▸ **Short task**:
Can all of these lines be returned exactly?

▸ **Information supplied**:

►

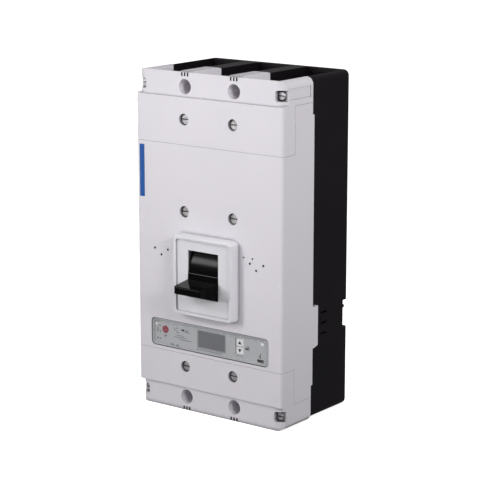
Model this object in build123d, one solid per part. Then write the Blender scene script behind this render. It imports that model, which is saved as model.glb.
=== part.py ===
from build123d import *
import math
import os

# Three-pole molded case breaker, in millimetres.
# Origin: centre of the flat back (mounting) face. +X right seen from the front,
# +Y into the wall, +Z up. The lever is in its OFF position, down.

# ---- driving dimensions ------------------------------------------------------
WIDTH = 210.0              # over the light covers
HEIGHT = 401.0
DEPTH = 138.0              # wall to the front of the covers, without the lever
BASE_WIDTH = 200.0         # the dark base is 5 mm slimmer each side
POLE_PITCH = 70.0
POLES = (-POLE_PITCH, 0.0, POLE_PITCH)
RIB_X = (-POLE_PITCH / 2, POLE_PITCH / 2)

TOP = HEIGHT / 2
FRONT = -DEPTH
SPLIT = -78.0              # parting line of the base and the covers
END_SPLIT = -81.0          # the same line beside the terminal covers
END_SPLIT_Z = 158.0
STEP_Z = 172.0             # the terminal zones lie beyond this height
STEP_DEPTH = 2.5           # and their front is set back by this much
END_FRONT = FRONT + STEP_DEPTH
END_CORNER_R = 12.0        # upright front corners of the terminal zones
FACE_CORNER_R = 3.0        # upright front corners of the middle zone
UPPER_SEAM_Z = 117.0
LOWER_SEAM_Z = -131.0
SEAM = 0.3                 # gap between neighbouring covers
SHELF_Y = -114.5           # the terminal covers' front slabs lie on this shelf
WALL = 3.5
SIDE_WALL = 5.0

BACK_WALL = 8.0
UPPER_WALL_Z = (112.0, 118.0)     # cross wall, arc chambers to line terminals
LOWER_WALL_Z = (-133.0, -127.0)   # cross wall, trip chamber to load terminals
RIB_HALF = 10.5            # half the width of the ribs between terminals
PHASE_WALL_HALF = 4.0      # half the thickness of the walls between poles

MOUNT_Z = 184.0            # mounting screws, 70 x 368
MOUNT_ACCESS_R = 8.75
MOUNT_HOLE_R = 3.25
MOUNT_FLOOR = 12.0         # what is left of the rib under the screw's head

COVER_SCREW_Z = (146.6, 39.1, -146.6)
COVER_SCREW_HOLE_R = 6.75
CORNER_SCREW = (97.2, 184.0)

ESC_HALF = 42.0            # escutcheon: half width at its front
ESC_Z = (-79.5, 13.2)
ESC_FRONT = -150.2
ESC_PLATE = -148.2         # the sunk plate inside the raised rim
ESC_RIM = 3.6
WINDOW_HALF = 22.0
WINDOW_Z = (-57.5, -2.3)

TOGGLE_Y = -52.4           # axis of the lever
TOGGLE_Z = -40.0
SHIELD_R = 95.6            # curved shield that fills the window
LOWER_SHIELD_R = 84.0
SHIELD_T = 2.5
TOGGLE_TRAVEL = 19.0       # degrees, OFF to ON
LEVER_ROOT_HALF = 21.3
LEVER_TIP_HALF = 18.85
LEVER_TIP_Y = -178.2
LEVER_TOP_ROOT_Z = -36.5
LEVER_TOP_TIP_Z = -39.0
LEVER_LOW_ROOT_Z = -56.7
LEVER_LOW_TIP_Z = -47.6

SHAFT_Y = -40.0            # axis of the contact shaft
SHAFT_Z = -28.0
SHAFT_R = 10.0
CONTACT_TRAVEL = 26.0      # degrees, open to closed
CONTACT_RADIUS = 88.0      # shaft axis to the centre of the contact tips
ARM_HALF = 7.0             # half the thickness of one contact arm along X

BAR_FRONT_Y = -52.0        # terminal bars
BAR_BACK_Y = -42.0
BAR_HALF = 20.0
TERMINAL_BOLT_Z = 148.0
TERMINAL_BOLT_R = 5.0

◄

▸ **Result below**:
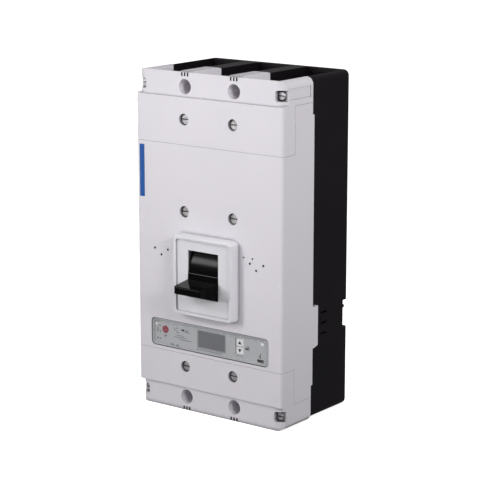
Model this object in build123d, one solid per part. Then write the Blender scene script behind this render. It imports that model, which is saved as model.glb.
=== part.py ===
from build123d import *
import math
import os

# Three-pole molded case breaker, in millimetres.
# Origin: centre of the flat back (mounting) face. +X right seen from the front,
# +Y into the wall, +Z up. The lever is in its OFF position, down.

# ---- driving dimensions ------------------------------------------------------
WIDTH = 210.0              # over the light covers
HEIGHT = 401.0
DEPTH = 138.0              # wall to the front of the covers, without the lever
BASE_WIDTH = 200.0         # the dark base is 5 mm slimmer each side
POLE_PITCH = 70.0
POLES = (-POLE_PITCH, 0.0, POLE_PITCH)
RIB_X = (-POLE_PITCH / 2, POLE_PITCH / 2)

TOP = HEIGHT / 2
FRONT = -DEPTH
SPLIT = -78.0              # parting line of the base and the covers
END_SPLIT = -81.0          # the same line beside the terminal covers
END_SPLIT_Z = 158.0
STEP_Z = 172.0             # the terminal zones lie beyond this height
STEP_DEPTH = 2.5           # and their front is set back by this much
END_FRONT = FRONT + STEP_DEPTH
END_CORNER_R = 12.0        # upright front corners of the terminal zones
FACE_CORNER_R = 3.0        # upright front corners of the middle zone
UPPER_SEAM_Z = 117.0
LOWER_SEAM_Z = -131.0
SEAM = 0.3                 # gap between neighbouring covers
SHELF_Y = -114.5           # the terminal covers' front slabs lie on this shelf
WALL = 3.5
SIDE_WALL = 5.0

BACK_WALL = 8.0
UPPER_WALL_Z = (112.0, 118.0)     # cross wall, arc chambers to line terminals
LOWER_WALL_Z = (-133.0, -127.0)   # cross wall, trip chamber to load terminals
RIB_HALF = 10.5            # half the width of the ribs between terminals
PHASE_WALL_HALF = 4.0      # half the thickness of the walls between poles

MOUNT_Z = 184.0            # mounting screws, 70 x 368
MOUNT_ACCESS_R = 8.75
MOUNT_HOLE_R = 3.25
MOUNT_FLOOR = 12.0         # what is left of the rib under the screw's head

COVER_SCREW_Z = (146.6, 39.1, -146.6)
COVER_SCREW_HOLE_R = 6.75
CORNER_SCREW = (97.2, 184.0)

ESC_HALF = 42.0            # escutcheon: half width at its front
ESC_Z = (-79.5, 13.2)
ESC_FRONT = -150.2
ESC_PLATE = -148.2         # the sunk plate inside the raised rim
ESC_RIM = 3.6
WINDOW_HALF = 22.0
WINDOW_Z = (-57.5, -2.3)

TOGGLE_Y = -52.4           # axis of the lever
TOGGLE_Z = -40.0
SHIELD_R = 95.6            # curved shield that fills the window
LOWER_SHIELD_R = 84.0
SHIELD_T = 2.5
TOGGLE_TRAVEL = 19.0       # degrees, OFF to ON
LEVER_ROOT_HALF = 21.3
LEVER_TIP_HALF = 18.85
LEVER_TIP_Y = -178.2
LEVER_TOP_ROOT_Z = -36.5
LEVER_TOP_TIP_Z = -39.0
LEVER_LOW_ROOT_Z = -56.7
LEVER_LOW_TIP_Z = -47.6

SHAFT_Y = -40.0            # axis of the contact shaft
SHAFT_Z = -28.0
SHAFT_R = 10.0
CONTACT_TRAVEL = 26.0      # degrees, open to closed
CONTACT_RADIUS = 88.0      # shaft axis to the centre of the contact tips
ARM_HALF = 7.0             # half the thickness of one contact arm along X

BAR_FRONT_Y = -52.0        # terminal bars
BAR_BACK_Y = -42.0
BAR_HALF = 20.0
TERMINAL_BOLT_Z = 148.0
TERMINAL_BOLT_R = 5.0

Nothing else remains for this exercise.